Lawmakers in the Texas House of Representatives have found themselves debating the guidelines for legislative prayers after state Rep. Scott Hochberg noted that too often the House's prayers had a Christian fundamentalist tilt.

"There are a lot of us who do not pray in Jesus' name," Hochberg wrote in a letter to the House's speaker. "That's not to take away from anybody who does, but when we are asked to do that, that cuts us out of the loop and that very much says we are not expected to participate."

Members of the Maryland Senate are also in the midst of reviewing their policy of opening daily sessions with prayer, after complaints that the prayers were not inclusive of other faiths. The Baltimore Sun reported in October that Maryland Senate President Thomas V. "Mike" Miller had appointed a commission "to promote a more comprehensive policy and a greater comfort level on this issue for the entire membership."

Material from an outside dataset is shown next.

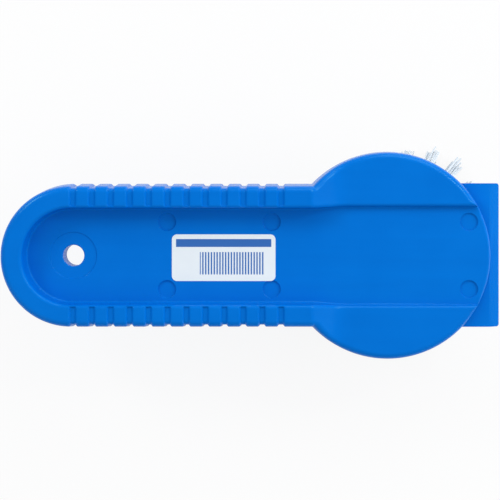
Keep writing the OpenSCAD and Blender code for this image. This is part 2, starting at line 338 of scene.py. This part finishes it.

It is all too likely that these types of controversies surrounding prayer at government functions will continue to multiply, especially as the nation's religious make-up becomes more and more pluralistic. Church-state separationists believe that the best way to resolve or avoid such controversies would be to leave prayer out of government functions altogether.

Church-state separationists argue that religious practices are more meaningful and will flourish at other places, such as homes or houses of worship. The Constitution's Framers recognized the need to keep government neutral on matters of religion. Some Religious Right activists like to claim that Benjamin Franklin convinced the delegates to the Constidtutional Convention of 1789 to begin their sessions with prayer. Franklin did argue for the prayer at the convention, but the other delegates didn't act on his recommendation. Indeed, the Constitution born from those deliberations contains no mention of God.

The lawmakers of today should get out of the prayer business. Such action would be better for religion, individual freedom and the Constitution.